East flowing rivers between Mahanadi and Pennar basins have no water at present: Official data

The Central Water Commission has detailed the state of water storage in reservoirs

By Newsmeter Network  Published on  7 April 2024 8:45 AM GMT
East flowing rivers between Mahanadi and Pennar basins have no water at present: Official data

New Delhi: Rivers between Mahanadi and Pennar basins that flow through Andhra Pradesh, Telangana and Odisha have no water at present, according to the Central Water Commission data.

Rushikulya, Bahuda, Vamsadhara, Nagavati, Sarada, Varaha, Tandava, Eluru, Gundlakamma, Tammileru, Musi, Paleru and Manneru are the rivers left with no water, with experts blaming reduced monsoon, changing rainfall patterns, catchment degradation and groundwater depletion for it.

Nitin Bassi from the Council on Energy, Environment and Water (CEEW) said their analysis of the Mahanadi river basin has suggested adoption of micro irrigation systems and altering cropping patterns could reduce the water deficit from 24 per cent (in a business-as-usual scenario) to about 18 per cent of the water supply requirement.

The Central Water Commission has detailed the state of water storage in reservoirs, noting that live storage capacity has dwindled to just 35 per cent of the total capacity.

The reservoirs in Andhra Pradesh, Telangana, Karnataka, Kerala, and Tamil Nadu are experiencing a significant drop in storage levels, currently at only 20 per cent of their total capacity.

According to the data, the east flowing rivers between Mahanadi and Pennar had zero storage this year, having a 100 per cent departure with respect to an average of ten years.

The east flowing rivers between Pennar and Kanyakumari are also deficit and have just 12 per cent storage and a departure of over 50 per cent with respect to an average of ten years.

The data, issued on April 4, presents a stark comparison to the same period last year, highlighting a substantial decline in available water resources.

According to the data, the total live storage capacity of 150 monitored reservoirs in India amounts to 178.784 billion cubic metres , which accounts for about 69.35 per cent of the estimated total capacity of 257.812 BCM across the country.

However, the actual live storage available in these reservoirs stands at a mere 61.801 BCM, representing only 35 per cent of their total capacity.

Himanshu Thakkar, coordinator of South Asia Network on Dams, Rivers and People , highlighted multiple reasons for the decline in reservoir water levels, including reduced monsoon rainfall and changing rainfall patterns.
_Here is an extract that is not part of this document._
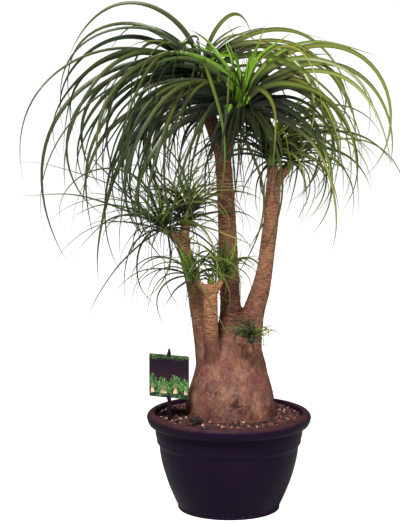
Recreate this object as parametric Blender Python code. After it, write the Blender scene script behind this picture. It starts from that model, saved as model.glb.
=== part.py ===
"""A potted ponytail palm: a branched house plant with a swollen foot, in a black nursery bowl with its label.

Metres, +Z up. The origin is the middle of the pot's flat underside. The label stands at -X, and -Y is the
front. The plant is one grown piece of wood, and each head of strap leaves is a piece of its own on a stem tip.
"""

import math
import random
from dataclasses import dataclass
from functools import partial

import bmesh
import bpy
from mathutils import Matrix, Vector, noise
from mathutils.bvhtree import BVHTree

# Driving dimensions
GAP = 0.0003
ROUND_SIDES = 32
POT_HEIGHT = 0.180
POT_RADIUS = 0.1505
FOOT_RADIUS = 0.0935
FOOT_HEIGHT = 0.006
WALL = 0.0024
FLOOR = 0.0034
DRAIN_HOLES = 5
DRAIN_RADIUS = 0.006
DRAIN_CIRCLE = 0.060
SOIL_AT_WALL = 0.1700
SOIL_AT_FOOT = 0.1765
SOIL_RELIEF = 0.0030
CHIPS_PER_METRE = 95
GRIT_PER_METRE = 160
CAUDEX_FLOOR = 0.062
SOIL_FIT = 0.0005
STEM_SIDES = 10
STEM_PITCH = 0.028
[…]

Thakkar also mentioned the degradation of catchment areas and groundwater depletion as contributing factors.

"Last year, monsoons were lesser compared to 2022, which is one reason why the reservoir capacity is lower than last year," he said stressing that catchment degradation leads to faster rainfall runoff into rivers and reduced non-monsoon inflows," he said.
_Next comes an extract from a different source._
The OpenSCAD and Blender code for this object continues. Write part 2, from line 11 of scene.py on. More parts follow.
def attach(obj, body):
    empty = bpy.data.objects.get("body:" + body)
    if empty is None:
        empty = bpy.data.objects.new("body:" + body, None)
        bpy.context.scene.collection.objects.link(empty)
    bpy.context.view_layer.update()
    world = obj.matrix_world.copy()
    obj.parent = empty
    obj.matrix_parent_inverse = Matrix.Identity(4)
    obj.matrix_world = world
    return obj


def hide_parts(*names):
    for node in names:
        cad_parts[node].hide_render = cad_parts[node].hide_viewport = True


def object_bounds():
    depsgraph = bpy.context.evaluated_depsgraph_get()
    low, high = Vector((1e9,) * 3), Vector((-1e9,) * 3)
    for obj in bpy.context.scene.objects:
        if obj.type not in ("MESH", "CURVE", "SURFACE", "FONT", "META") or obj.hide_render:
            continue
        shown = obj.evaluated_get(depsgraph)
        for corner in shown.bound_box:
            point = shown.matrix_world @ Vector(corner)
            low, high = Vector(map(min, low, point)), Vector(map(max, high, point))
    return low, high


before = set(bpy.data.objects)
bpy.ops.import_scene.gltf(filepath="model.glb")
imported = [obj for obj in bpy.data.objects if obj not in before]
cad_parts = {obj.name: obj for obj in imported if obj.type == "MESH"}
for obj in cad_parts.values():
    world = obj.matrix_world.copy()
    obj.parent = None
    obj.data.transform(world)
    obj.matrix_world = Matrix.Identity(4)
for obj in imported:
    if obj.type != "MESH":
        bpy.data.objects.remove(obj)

Comparing these figures with the previous year's data, the decline is evident. Last year, during the same period, the live storage available was significantly higher at 74.47 BCM.

Similarly, the current storage levels fall below the ten-year average of 63.095 BCM, with the current figures representing 98 per cent of that average.
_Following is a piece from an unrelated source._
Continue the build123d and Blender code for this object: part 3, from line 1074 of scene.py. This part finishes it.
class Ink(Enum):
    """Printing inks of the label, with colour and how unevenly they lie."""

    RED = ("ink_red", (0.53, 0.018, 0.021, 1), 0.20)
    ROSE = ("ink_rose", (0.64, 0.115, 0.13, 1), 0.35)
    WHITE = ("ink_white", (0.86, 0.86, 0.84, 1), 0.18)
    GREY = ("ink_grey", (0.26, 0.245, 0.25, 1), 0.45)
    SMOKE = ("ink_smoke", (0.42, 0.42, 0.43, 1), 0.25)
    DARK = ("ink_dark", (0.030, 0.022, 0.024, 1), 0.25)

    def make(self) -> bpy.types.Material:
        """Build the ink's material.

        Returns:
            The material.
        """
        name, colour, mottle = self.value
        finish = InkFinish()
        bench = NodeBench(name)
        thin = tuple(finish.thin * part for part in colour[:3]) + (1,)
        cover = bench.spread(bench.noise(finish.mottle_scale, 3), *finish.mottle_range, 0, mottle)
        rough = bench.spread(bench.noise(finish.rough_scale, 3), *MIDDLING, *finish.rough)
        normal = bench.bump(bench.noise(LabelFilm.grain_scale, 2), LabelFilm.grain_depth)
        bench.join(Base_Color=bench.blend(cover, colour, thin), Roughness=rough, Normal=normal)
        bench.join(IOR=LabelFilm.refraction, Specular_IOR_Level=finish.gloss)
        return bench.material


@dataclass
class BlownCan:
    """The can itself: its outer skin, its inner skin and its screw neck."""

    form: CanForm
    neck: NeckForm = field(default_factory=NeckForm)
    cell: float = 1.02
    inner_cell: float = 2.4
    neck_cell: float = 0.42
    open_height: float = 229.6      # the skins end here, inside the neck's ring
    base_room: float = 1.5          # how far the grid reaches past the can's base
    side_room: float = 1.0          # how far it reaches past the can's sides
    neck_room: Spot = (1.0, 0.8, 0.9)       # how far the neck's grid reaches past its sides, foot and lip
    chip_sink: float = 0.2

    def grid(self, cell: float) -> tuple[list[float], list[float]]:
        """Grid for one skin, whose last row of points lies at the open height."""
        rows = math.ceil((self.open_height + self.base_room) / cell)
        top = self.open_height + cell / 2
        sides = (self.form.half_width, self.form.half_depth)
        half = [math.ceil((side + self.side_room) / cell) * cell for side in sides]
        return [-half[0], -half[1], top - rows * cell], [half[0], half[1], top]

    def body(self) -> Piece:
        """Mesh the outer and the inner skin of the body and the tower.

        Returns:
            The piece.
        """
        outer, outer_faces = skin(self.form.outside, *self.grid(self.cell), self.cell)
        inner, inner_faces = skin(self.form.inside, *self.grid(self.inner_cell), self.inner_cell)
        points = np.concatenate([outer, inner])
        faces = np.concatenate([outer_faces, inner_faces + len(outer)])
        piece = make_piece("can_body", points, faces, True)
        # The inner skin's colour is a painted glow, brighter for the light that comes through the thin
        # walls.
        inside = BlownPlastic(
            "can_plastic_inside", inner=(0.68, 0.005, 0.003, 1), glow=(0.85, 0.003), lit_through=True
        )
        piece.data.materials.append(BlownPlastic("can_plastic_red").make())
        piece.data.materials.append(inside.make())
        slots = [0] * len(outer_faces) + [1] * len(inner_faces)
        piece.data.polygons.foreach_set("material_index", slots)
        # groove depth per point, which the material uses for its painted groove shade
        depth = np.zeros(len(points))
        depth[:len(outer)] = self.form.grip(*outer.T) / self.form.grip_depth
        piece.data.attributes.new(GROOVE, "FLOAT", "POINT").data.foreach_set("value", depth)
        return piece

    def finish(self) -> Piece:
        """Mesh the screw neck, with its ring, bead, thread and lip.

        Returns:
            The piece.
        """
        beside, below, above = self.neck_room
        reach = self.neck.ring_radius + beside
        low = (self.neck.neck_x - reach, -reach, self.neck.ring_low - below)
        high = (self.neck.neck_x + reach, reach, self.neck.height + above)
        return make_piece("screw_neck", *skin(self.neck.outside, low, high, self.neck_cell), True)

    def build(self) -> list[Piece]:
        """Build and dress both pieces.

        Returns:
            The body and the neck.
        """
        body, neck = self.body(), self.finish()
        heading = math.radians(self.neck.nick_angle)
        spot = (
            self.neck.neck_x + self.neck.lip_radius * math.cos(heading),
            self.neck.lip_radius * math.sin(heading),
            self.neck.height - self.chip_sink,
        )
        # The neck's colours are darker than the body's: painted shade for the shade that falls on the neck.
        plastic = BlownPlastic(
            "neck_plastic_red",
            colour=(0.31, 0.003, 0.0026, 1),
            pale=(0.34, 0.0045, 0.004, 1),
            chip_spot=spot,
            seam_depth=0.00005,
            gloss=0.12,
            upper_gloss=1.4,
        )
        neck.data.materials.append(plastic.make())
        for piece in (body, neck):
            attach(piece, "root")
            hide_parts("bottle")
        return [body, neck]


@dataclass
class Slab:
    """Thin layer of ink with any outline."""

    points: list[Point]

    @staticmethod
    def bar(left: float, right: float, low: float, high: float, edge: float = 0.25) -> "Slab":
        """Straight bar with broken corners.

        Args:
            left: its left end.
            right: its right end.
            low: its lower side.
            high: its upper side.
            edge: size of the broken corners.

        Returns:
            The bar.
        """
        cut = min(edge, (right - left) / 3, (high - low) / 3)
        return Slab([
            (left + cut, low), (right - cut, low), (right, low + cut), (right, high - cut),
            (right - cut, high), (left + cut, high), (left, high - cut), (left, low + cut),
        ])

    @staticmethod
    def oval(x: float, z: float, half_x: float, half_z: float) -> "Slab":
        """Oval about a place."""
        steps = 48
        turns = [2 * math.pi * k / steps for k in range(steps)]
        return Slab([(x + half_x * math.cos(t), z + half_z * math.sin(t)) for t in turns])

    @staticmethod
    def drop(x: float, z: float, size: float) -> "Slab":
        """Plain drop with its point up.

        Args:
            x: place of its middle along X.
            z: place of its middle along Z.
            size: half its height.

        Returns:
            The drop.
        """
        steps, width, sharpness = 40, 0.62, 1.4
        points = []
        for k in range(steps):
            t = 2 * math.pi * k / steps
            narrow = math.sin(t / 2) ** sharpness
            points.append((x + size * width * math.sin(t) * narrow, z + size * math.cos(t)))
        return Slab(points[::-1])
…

In the northern region, reservoirs in Himachal Pradesh, Punjab, and Rajasthan are experiencing a particularly low storage level, with live storage at only 32 per cent of their total capacity, a notable decrease compared to the same period last year.

The situation appears more favourable in states like Assam, Jharkhand, Odisha, West Bengal, Tripura, Nagaland, and Bihar, where the live storage is at 45.24 per cent of capacity, showing an improvement over last year.

While Gujarat and Maharashtra have also seen a decline in storage levels compared to last year, they are still above the ten-year average.

Uttar Pradesh, Uttarakhand, Madhya Pradesh, and Chhattisgarh show decreased storage levels compared to last year but remain above the ten-year average.

The bulletin emphasises several areas concerning storage deficits, particularly in the East and South regions. Reservoirs in these regions are witnessing substantially lower storage levels compared to both last year and the ten-year average.

The CWC's data provides a detailed breakdown of reservoirs with storage levels above or below normal. Notably, the Ganga, Brahmaputra, and rivers in Western India exhibit better than normal storage, while rivers in the East are classified as highly deficient.

Bassi suggested managing water demand across sectors and adopting circular economy approaches can effectively address water shortages.

"The fall in water level in reservoirs post-monsoon months during a hydrological year is normal as more water is released than received by them," he said.

In addressing climate change's role in the scenario, Bassi said rainfall variability, land use changes in catchments, and changes in water demand influence reservoir inflow and water levels.

He underscored the impact of climate change on rainfall patterns, with some areas experiencing increased intensity while others face reduced rainfall. He points out that climate change will impact water availability in river basins and reservoirs.